While Helbing doesn’t reveal what exactly happens to get Nora to come back to what is the show’s “present” day — fans will have to tune in to find that out — it’s likely that it will have something to do with “Crisis on Infinite Earths”. The event is one that has been teased by The Flash since its series premiere revealed that the Flash (Grant Gustin) disappears in a mysterious crisis in 2024, but it was confirmed at the end of “Elseworlds” that the crisis is coming, at least for viewers, well before then in Fall 2019.
With Thawne having been born in 2151, he comes from a post-Crisis world. It’s possible that Thawne may know quite a bit about the event that he has not shared with Barry, Nora, or anyone, opening the door for the possibility that the show’s original Big Bad to be attempting to help. After all, without the Flash who else is Thawne going to torment?

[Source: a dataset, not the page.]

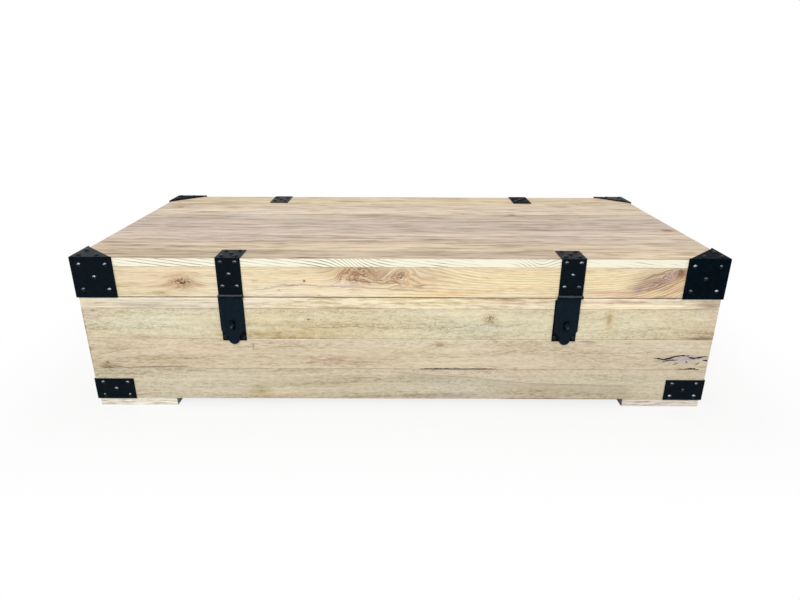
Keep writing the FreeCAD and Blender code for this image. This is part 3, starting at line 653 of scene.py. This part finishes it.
# ---- lid ----
# A frame of four aprons under a top of eleven long staves, glued edge to edge.
# The top is a shade greyer than the walls, and the sawn edges of its outer
# staves are the palest wood on the chest.
APRON_TONES = ((0.815, 0.69, 0.462), (0.8, 0.705, 0.506))
apron_looks = {
    "tones": APRON_TONES, "seed": 27.3, "streak": (3.0, 70.0, 1.1), "dash": (16.0, 240.0, 0.9),
    "rings": 0.0052, "lines": 0.25, "sway": 0.018,
    "bends": [
        patch(-0.098, 0.35, 0.038, 0.046, lift=0.038),
        patch(0.002, 0.343, 0.03, 0.036, lift=0.022),
        patch(0.045, 0.346, 0.105, 0.04, lift=0.026),
        patch(0.64, 0.31, 0.105, 0.12, lift=0.04),
        patch(0.66, 0.285, 0.06, 0.03, lift=0.024),
    ],
    "curls": [
        patch(-0.085, 0.324, 0.05, 0.02, strength=0.045),
        patch(0.008, 0.312, 0.026, 0.018, strength=0.05),
        patch(0.576, 0.318, 0.046, 0.012, 27.0, strength=0.034),
    ],
    "figured": [
        patch(-0.092, 0.326, 0.046, 0.02, strength=1.2),
        patch(0.008, 0.312, 0.036, 0.02, strength=0.55),
        patch(0.11, 0.303, 0.12, 0.035, strength=0.55),
        patch(0.3, 0.303, 0.09, 0.03, strength=0.35),
        patch(0.44, 0.3, 0.11, 0.035, strength=0.55),
        patch(0.572, 0.316, 0.052, 0.02, 27.0, strength=1.2),
        patch(0.58, 0.296, 0.06, 0.02, strength=0.6),
    ],
    "knots": [
        knot(-0.472, 0.304, 0.019, 0.0105, 0.95, 0.8, flecked=True),
        knot(-0.124, 0.32, 0.016, 0.003, 0.8, 0.2, 52.0, flecked=True),
        knot(-0.092, 0.31, 0.024, 0.0026, 0.95, 0.2, -6.0, flecked=True),
        knot(-0.042, 0.3085, 0.014, 0.002, 0.7, 0.2, -8.0, flecked=True),
        knot(-0.002, 0.3165, 0.014, 0.008, 0.75, 0.4, 35.0, flecked=True, lift=0.002),
        knot(0.602, 0.3276, 0.005, 0.008, 0.95, 0.7, 25.0),
        knot(0.572, 0.319, 0.04, 0.01, 0.45, 0.1, 27.0, flecked=True, lift=0.001),
        knot(-0.207, 0.307, 0.0028, 0.0026, 0.95, 0.4),
        knot(-0.315, 0.307, 0.006, 0.0016, 0.8, 0.4, flecked=True),
        knot(-0.262, 0.286, 0.0045, 0.0014, 0.7, 0.3, flecked=True),
        knot(-0.178, 0.2755, 0.0035, 0.0018, 0.8, 0.3, flecked=True),
        knot(-0.527, 0.2795, 0.01, 0.0024, 0.9, 0.8, flecked=True),
    ],
    "casts": stains_and_painted_light(
        (-0.035, 0.32, 0.095, 0.019, 0.85, (0.54, 0.385, 0.295)),
        (-0.088, 0.3265, 0.05, 0.0175, 1.0, (0.395, 0.25, 0.168)),
        (0.034, 0.305, 0.046, 0.016, 0.8, (0.66, 0.47, 0.34)),
        (0.006, 0.311, 0.012, 0.004, 0.9, (0.95, 0.8, 0.62)),
        (-0.128, 0.302, 0.022, 0.0075, 1.0, (0.7, 0.62, 0.6)),
        (-0.092, 0.2985, 0.036, 0.005, 0.8, (0.66, 0.54, 0.47)),
        (-0.011, 0.301, 0.008, 0.0028, 0.9, (0.97, 0.86, 0.7)),
        (-0.19, 0.281, 0.14, 0.007, 0.6, (0.92, 0.84, 0.68)),
        (-0.2, 0.2965, 0.06, 0.0045, 0.6, (0.68, 0.58, 0.5)),
        (0.1, 0.2775, 0.055, 0.0045, 0.9, (0.86, 0.58, 0.27)),
        (0.175, 0.289, 0.05, 0.01, 0.5, (0.9, 0.71, 0.42)),
        (0.24, 0.303, 0.16, 0.026, 0.7, (0.92, 0.8, 0.54)),
        (0.45, 0.308, 0.06, 0.03, 0.8, (0.94, 0.83, 0.57)),
        (-0.58, 0.305, 0.08, 0.04, 0.7, (0.715, 0.595, 0.385)),
        (0.4, 0.276, 0.07, 0.005, 0.7, (0.84, 0.62, 0.42)),
        (-0.476, 0.302, 0.03, 0.012, 0.8, (0.61, 0.48, 0.36)),
        (-0.498, 0.295, 0.032, 0.006, 0.8, (0.64, 0.45, 0.29)),
        (-0.446, 0.2955, 0.022, 0.0035, 0.7, (0.6, 0.4, 0.26)),
        (-0.54, 0.313, 0.06, 0.012, 0.35, (0.9, 0.68, 0.52)),
        (0.57, 0.313, 0.06, 0.02, 0.9, (0.64, 0.5, 0.385), 22.0),
        (0.533, 0.308, 0.032, 0.022, 1.0, (0.56, 0.44, 0.315), 25.0),
        (0.58, 0.319, 0.04, 0.011, 1.0, (0.63, 0.5, 0.475), 27.0),
        (0.598, 0.293, 0.024, 0.018, 0.6, (0.72, 0.5, 0.32)),
        (0.554, 0.28, 0.028, 0.007, 0.8, (0.84, 0.69, 0.45)),
        (0.516, 0.2895, 0.011, 0.008, 0.9, (0.5, 0.39, 0.42), 30.0),
        (0.46, 0.283, 0.045, 0.0035, 0.7, (0.66, 0.49, 0.42)),
        (0.48, 0.275, 0.05, 0.0045, 0.8, (0.8, 0.56, 0.36)),
        (0.56, 0.2725, 0.06, 0.0025, 0.8, (0.66, 0.45, 0.32)),
        (0.603, 0.3265, 0.01, 0.011, 0.8, (0.42, 0.25, 0.17)),
    ),
    "dark_lines": [
        dark_line(0.0024, 0.05, 0.5, (-0.345, 0.2845), (-0.298, 0.288), (-0.255, 0.295), (-0.217, 0.2985),
             (-0.16, 0.2955), (-0.133, 0.2955), (-0.098, 0.293), (-0.031, 0.29), (0.001, 0.2872),
             (0.055, 0.2856), jag=0.007, colour=(0.34, 0.26, 0.2, 1)),
        dark_line(0.0018, 0.03, 0.55, (-0.28, 0.2995), (-0.235, 0.2975), (-0.2, 0.296), jag=0.003),
        dark_line(0.0018, 0.012, 0.75, (-0.122, 0.3105), (-0.103, 0.3092), (-0.073, 0.306), (-0.048, 0.3035),
             (0.01, 0.301), jag=0.007),
        dark_line(0.0022, 0.012, 0.6, (0.02, 0.299), (0.045, 0.2975), (0.062, 0.2985), jag=0.006),
        dark_line(0.0024, 0.014, 0.75, (0.5206, 0.3099), (0.5435, 0.3231), (0.5589, 0.3258), (0.5718, 0.333),
             (0.59, 0.3362)),
        dark_line(0.0022, 0.012, 0.6, (0.5264, 0.2861), (0.5457, 0.2914), (0.5592, 0.2935), (0.578, 0.2999),
             colour=(0.24, 0.18, 0.17, 1)),
        dark_line(0.0022, 0.012, 0.6, (0.554, 0.2845), (0.5656, 0.2878), (0.5795, 0.2929), (0.5912, 0.3002),
             (0.6043, 0.3114)),
        dark_line(0.0018, 0.012, 0.5, (0.55, 0.2705), (0.5705, 0.2752), (0.59, 0.2817), (0.6122, 0.2916)),
        # A near-black line along the apron's lower edge, at the seam with the body: painted shade.
        dark_line(0.0019, 0.01, 0.85, (-0.71, 0.2698), (-0.2, 0.2704), (0.2, 0.27), (0.71, 0.2697), jag=0.0015,
             colour=CRACK_AND_SHADE_DARK),
    ],
}
LID_ARRIS = 0.001
front_pine = pine("lid_apron_front_pine", "front", half=BOARD_HALF, **apron_looks)
planed_board("lid_apron_front", "lid", front_pine, LID_ARRIS)
for side in ("back", "left", "right"):
    node = f"lid_apron_{side}"
    looks = chance_looks(node, side, APRON_TONES, 0.35)
    planed_board(node, "lid", pine(f"{node}_pine", side, **looks), LID_ARRIS)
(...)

“It is really fulfilling” to see some of the Crisis stuff play out, Gustin told ComicBook.com. “I hope we can stick around long enough to see what’s going on with that newspaper article. We’d have to make it four more seasons, five more seasons. It’s cool, though. It feels like it’s earned. Me and Stephen had that conversation a lot during the crossover, actually. There’s a lot of even just comedic moments that we have that are funny because they’re earned — because of the history of the characters and the journey they’ve been on. It is one of the best parts of doing these as a series versus a film — people have been with us. I’ve met kids who have gone through all of high school watching this show. To have that kind of stamp on people’s lives is pretty special.”
The Flash returns on Tuesday, January 15, 2019 at 8/7c on The CW.